- **REQUIRED WORK**
Give back all the data exactly, line by line.

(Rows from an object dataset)
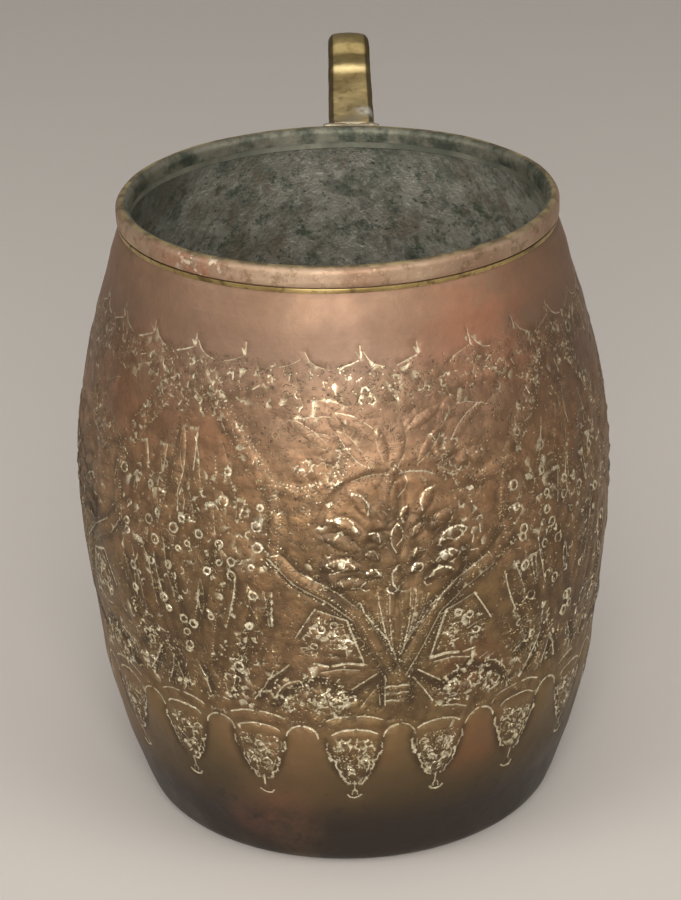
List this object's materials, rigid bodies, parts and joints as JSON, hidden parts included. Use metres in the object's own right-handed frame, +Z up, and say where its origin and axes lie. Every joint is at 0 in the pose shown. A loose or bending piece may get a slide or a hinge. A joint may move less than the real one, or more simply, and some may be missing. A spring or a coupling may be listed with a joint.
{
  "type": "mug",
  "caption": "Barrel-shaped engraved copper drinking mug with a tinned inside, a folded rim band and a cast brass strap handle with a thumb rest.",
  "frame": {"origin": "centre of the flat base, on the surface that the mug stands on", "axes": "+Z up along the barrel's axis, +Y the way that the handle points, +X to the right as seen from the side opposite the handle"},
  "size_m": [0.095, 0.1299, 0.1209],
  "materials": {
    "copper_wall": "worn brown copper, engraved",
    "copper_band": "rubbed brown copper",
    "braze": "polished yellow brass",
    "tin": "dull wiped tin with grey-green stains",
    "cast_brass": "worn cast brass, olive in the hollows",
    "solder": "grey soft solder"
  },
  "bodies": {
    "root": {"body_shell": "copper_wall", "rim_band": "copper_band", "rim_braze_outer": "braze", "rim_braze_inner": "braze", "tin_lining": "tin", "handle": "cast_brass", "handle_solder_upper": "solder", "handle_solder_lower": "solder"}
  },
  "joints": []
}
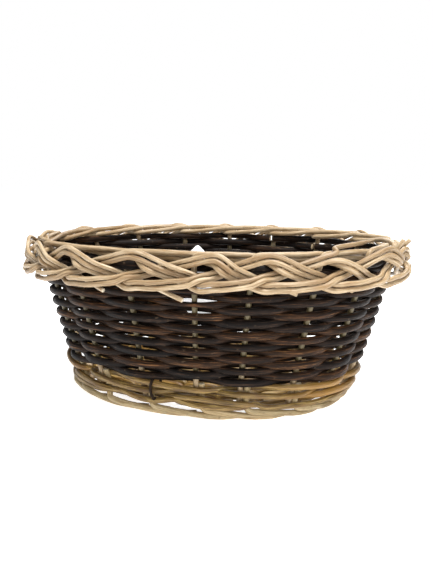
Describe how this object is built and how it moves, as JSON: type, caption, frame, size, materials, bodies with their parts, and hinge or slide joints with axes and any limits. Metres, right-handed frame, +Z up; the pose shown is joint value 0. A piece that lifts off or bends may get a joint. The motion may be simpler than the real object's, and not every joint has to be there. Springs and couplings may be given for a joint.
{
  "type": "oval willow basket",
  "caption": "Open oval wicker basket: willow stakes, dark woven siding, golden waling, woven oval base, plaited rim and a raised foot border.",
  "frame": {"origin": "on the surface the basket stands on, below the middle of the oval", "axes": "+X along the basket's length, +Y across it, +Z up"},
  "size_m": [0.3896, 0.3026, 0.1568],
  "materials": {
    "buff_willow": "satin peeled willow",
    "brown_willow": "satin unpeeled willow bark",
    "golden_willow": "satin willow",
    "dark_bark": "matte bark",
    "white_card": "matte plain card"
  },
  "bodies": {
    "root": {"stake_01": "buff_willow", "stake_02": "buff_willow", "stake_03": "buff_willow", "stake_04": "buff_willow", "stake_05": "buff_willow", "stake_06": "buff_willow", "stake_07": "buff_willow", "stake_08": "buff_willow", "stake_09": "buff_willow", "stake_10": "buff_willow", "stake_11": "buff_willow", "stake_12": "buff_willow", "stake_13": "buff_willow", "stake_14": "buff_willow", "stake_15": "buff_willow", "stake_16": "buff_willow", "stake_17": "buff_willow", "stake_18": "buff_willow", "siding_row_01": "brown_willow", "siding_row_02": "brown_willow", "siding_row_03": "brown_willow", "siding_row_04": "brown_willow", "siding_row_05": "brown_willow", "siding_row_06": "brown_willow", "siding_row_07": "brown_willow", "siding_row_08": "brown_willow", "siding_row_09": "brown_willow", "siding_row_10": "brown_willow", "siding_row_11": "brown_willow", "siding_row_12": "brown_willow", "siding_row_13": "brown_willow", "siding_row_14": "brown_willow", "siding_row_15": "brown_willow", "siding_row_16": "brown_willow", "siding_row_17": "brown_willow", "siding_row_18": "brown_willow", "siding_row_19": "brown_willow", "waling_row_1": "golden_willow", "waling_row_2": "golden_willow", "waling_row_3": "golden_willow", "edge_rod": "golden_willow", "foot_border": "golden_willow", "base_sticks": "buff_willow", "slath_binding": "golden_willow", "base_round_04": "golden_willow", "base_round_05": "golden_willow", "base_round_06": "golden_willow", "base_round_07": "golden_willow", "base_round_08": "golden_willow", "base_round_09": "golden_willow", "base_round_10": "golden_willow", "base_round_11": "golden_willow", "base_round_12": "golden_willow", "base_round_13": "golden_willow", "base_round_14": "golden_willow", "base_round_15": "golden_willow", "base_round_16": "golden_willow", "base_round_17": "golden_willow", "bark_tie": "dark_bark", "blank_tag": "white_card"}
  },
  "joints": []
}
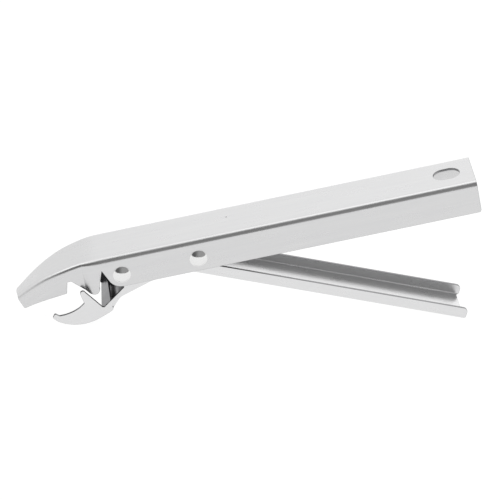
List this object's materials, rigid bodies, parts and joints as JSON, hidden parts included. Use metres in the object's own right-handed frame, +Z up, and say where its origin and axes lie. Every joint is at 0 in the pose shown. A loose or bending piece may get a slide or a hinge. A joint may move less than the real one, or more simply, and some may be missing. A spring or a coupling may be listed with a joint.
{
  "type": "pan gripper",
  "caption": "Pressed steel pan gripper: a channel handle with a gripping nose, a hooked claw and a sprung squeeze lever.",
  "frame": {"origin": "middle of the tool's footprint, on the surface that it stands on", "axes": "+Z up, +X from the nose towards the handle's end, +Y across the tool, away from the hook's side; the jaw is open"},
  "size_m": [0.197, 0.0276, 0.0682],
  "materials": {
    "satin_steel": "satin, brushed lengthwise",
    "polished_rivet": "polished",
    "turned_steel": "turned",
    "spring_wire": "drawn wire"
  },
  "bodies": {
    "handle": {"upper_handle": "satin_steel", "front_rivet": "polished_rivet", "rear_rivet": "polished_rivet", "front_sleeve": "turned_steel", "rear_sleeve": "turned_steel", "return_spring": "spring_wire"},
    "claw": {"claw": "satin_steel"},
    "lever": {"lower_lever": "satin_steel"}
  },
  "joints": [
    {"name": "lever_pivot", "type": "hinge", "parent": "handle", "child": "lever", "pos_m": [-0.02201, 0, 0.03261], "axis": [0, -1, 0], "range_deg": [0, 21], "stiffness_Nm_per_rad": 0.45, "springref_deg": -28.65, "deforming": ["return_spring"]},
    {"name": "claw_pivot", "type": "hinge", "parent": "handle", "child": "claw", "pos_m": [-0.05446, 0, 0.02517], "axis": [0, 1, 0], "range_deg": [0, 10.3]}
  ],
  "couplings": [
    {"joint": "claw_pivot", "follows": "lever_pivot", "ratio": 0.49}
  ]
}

- **WRITTEN SOLUTION**
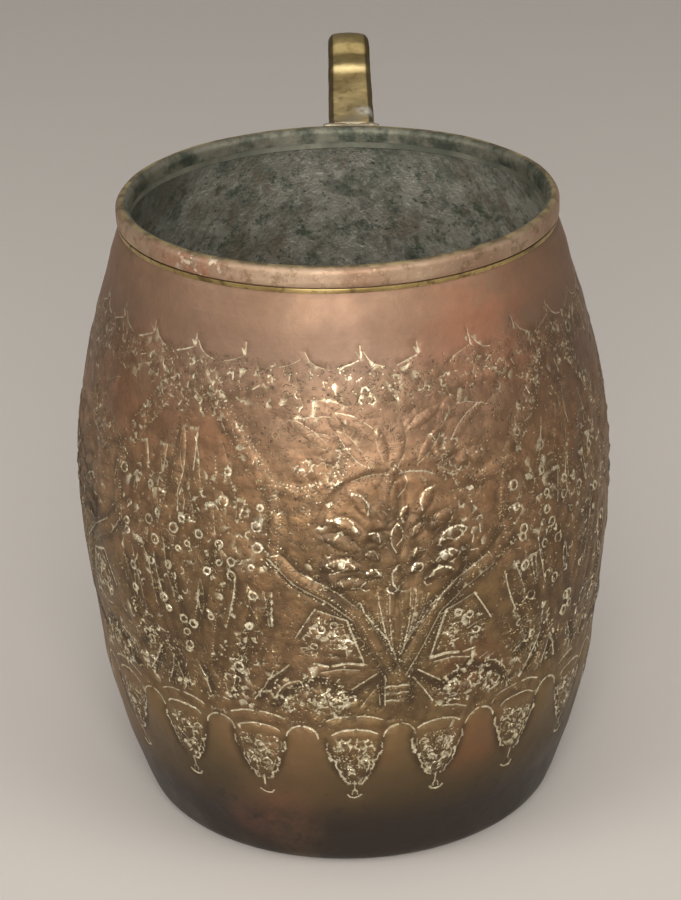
List this object's materials, rigid bodies, parts and joints as JSON, hidden parts included. Use metres in the object's own right-handed frame, +Z up, and say where its origin and axes lie. Every joint is at 0 in the pose shown. A loose or bending piece may get a slide or a hinge. A joint may move less than the real one, or more simply, and some may be missing. A spring or a coupling may be listed with a joint.
{
  "type": "mug",
  "caption": "Barrel-shaped engraved copper drinking mug with a tinned inside, a folded rim band and a cast brass strap handle with a thumb rest.",
  "frame": {"origin": "centre of the flat base, on the surface that the mug stands on", "axes": "+Z up along the barrel's axis, +Y the way that the handle points, +X to the right as seen from the side opposite the handle"},
  "size_m": [0.095, 0.1299, 0.1209],
  "materials": {
    "copper_wall": "worn brown copper, engraved",
    "copper_band": "rubbed brown copper",
    "braze": "polished yellow brass",
    "tin": "dull wiped tin with grey-green stains",
    "cast_brass": "worn cast brass, olive in the hollows",
    "solder": "grey soft solder"
  },
  "bodies": {
    "root": {"body_shell": "copper_wall", "rim_band": "copper_band", "rim_braze_outer": "braze", "rim_braze_inner": "braze", "tin_lining": "tin", "handle": "cast_brass", "handle_solder_upper": "solder", "handle_solder_lower": "solder"}
  },
  "joints": []
}
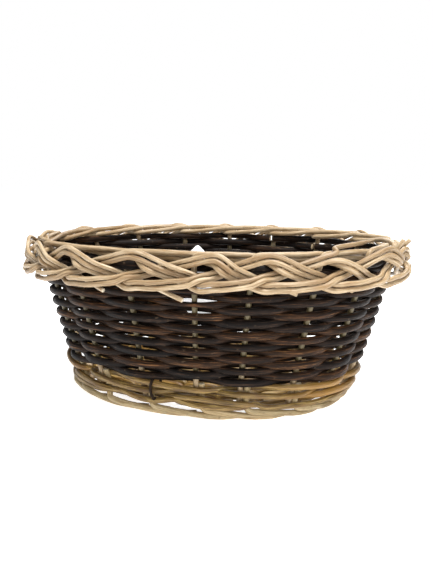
Describe how this object is built and how it moves, as JSON: type, caption, frame, size, materials, bodies with their parts, and hinge or slide joints with axes and any limits. Metres, right-handed frame, +Z up; the pose shown is joint value 0. A piece that lifts off or bends may get a joint. The motion may be simpler than the real object's, and not every joint has to be there. Springs and couplings may be given for a joint.
{
  "type": "oval willow basket",
  "caption": "Open oval wicker basket: willow stakes, dark woven siding, golden waling, woven oval base, plaited rim and a raised foot border.",
  "frame": {"origin": "on the surface the basket stands on, below the middle of the oval", "axes": "+X along the basket's length, +Y across it, +Z up"},
  "size_m": [0.3896, 0.3026, 0.1568],
  "materials": {
    "buff_willow": "satin peeled willow",
    "brown_willow": "satin unpeeled willow bark",
    "golden_willow": "satin willow",
    "dark_bark": "matte bark",
    "white_card": "matte plain card"
  },
  "bodies": {
    "root": {"stake_01": "buff_willow", "stake_02": "buff_willow", "stake_03": "buff_willow", "stake_04": "buff_willow", "stake_05": "buff_willow", "stake_06": "buff_willow", "stake_07": "buff_willow", "stake_08": "buff_willow", "stake_09": "buff_willow", "stake_10": "buff_willow", "stake_11": "buff_willow", "stake_12": "buff_willow", "stake_13": "buff_willow", "stake_14": "buff_willow", "stake_15": "buff_willow", "stake_16": "buff_willow", "stake_17": "buff_willow", "stake_18": "buff_willow", "siding_row_01": "brown_willow", "siding_row_02": "brown_willow", "siding_row_03": "brown_willow", "siding_row_04": "brown_willow", "siding_row_05": "brown_willow", "siding_row_06": "brown_willow", "siding_row_07": "brown_willow", "siding_row_08": "brown_willow", "siding_row_09": "brown_willow", "siding_row_10": "brown_willow", "siding_row_11": "brown_willow", "siding_row_12": "brown_willow", "siding_row_13": "brown_willow", "siding_row_14": "brown_willow", "siding_row_15": "brown_willow", "siding_row_16": "brown_willow", "siding_row_17": "brown_willow", "siding_row_18": "brown_willow", "siding_row_19": "brown_willow", "waling_row_1": "golden_willow", "waling_row_2": "golden_willow", "waling_row_3": "golden_willow", "edge_rod": "golden_willow", "foot_border": "golden_willow", "base_sticks": "buff_willow", "slath_binding": "golden_willow", "base_round_04": "golden_willow", "base_round_05": "golden_willow", "base_round_06": "golden_willow", "base_round_07": "golden_willow", "base_round_08": "golden_willow", "base_round_09": "golden_willow", "base_round_10": "golden_willow", "base_round_11": "golden_willow", "base_round_12": "golden_willow", "base_round_13": "golden_willow", "base_round_14": "golden_willow", "base_round_15": "golden_willow", "base_round_16": "golden_willow", "base_round_17": "golden_willow", "bark_tie": "dark_bark", "blank_tag": "white_card"}
  },
  "joints": []
}
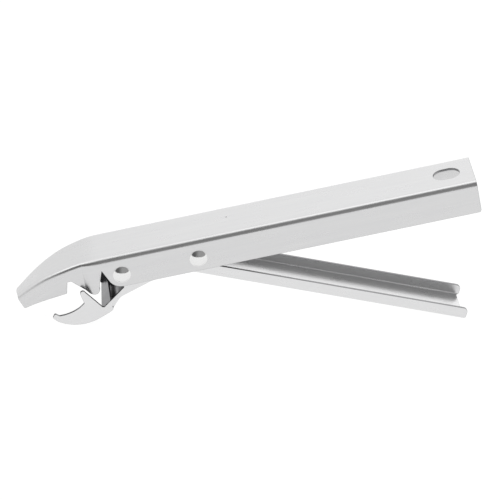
List this object's materials, rigid bodies, parts and joints as JSON, hidden parts included. Use metres in the object's own right-handed frame, +Z up, and say where its origin and axes lie. Every joint is at 0 in the pose shown. A loose or bending piece may get a slide or a hinge. A joint may move less than the real one, or more simply, and some may be missing. A spring or a coupling may be listed with a joint.
{
  "type": "pan gripper",
  "caption": "Pressed steel pan gripper: a channel handle with a gripping nose, a hooked claw and a sprung squeeze lever.",
  "frame": {"origin": "middle of the tool's footprint, on the surface that it stands on", "axes": "+Z up, +X from the nose towards the handle's end, +Y across the tool, away from the hook's side; the jaw is open"},
  "size_m": [0.197, 0.0276, 0.0682],
  "materials": {
    "satin_steel": "satin, brushed lengthwise",
    "polished_rivet": "polished",
    "turned_steel": "turned",
    "spring_wire": "drawn wire"
  },
  "bodies": {
    "handle": {"upper_handle": "satin_steel", "front_rivet": "polished_rivet", "rear_rivet": "polished_rivet", "front_sleeve": "turned_steel", "rear_sleeve": "turned_steel", "return_spring": "spring_wire"},
    "claw": {"claw": "satin_steel"},
    "lever": {"lower_lever": "satin_steel"}
  },
  "joints": [
    {"name": "lever_pivot", "type": "hinge", "parent": "handle", "child": "lever", "pos_m": [-0.02201, 0, 0.03261], "axis": [0, -1, 0], "range_deg": [0, 21], "stiffness_Nm_per_rad": 0.45, "springref_deg": -28.65, "deforming": ["return_spring"]},
    {"name": "claw_pivot", "type": "hinge", "parent": "handle", "child": "claw", "pos_m": [-0.05446, 0, 0.02517], "axis": [0, 1, 0], "range_deg": [0, 10.3]}
  ],
  "couplings": [
    {"joint": "claw_pivot", "follows": "lever_pivot", "ratio": 0.49}
  ]
}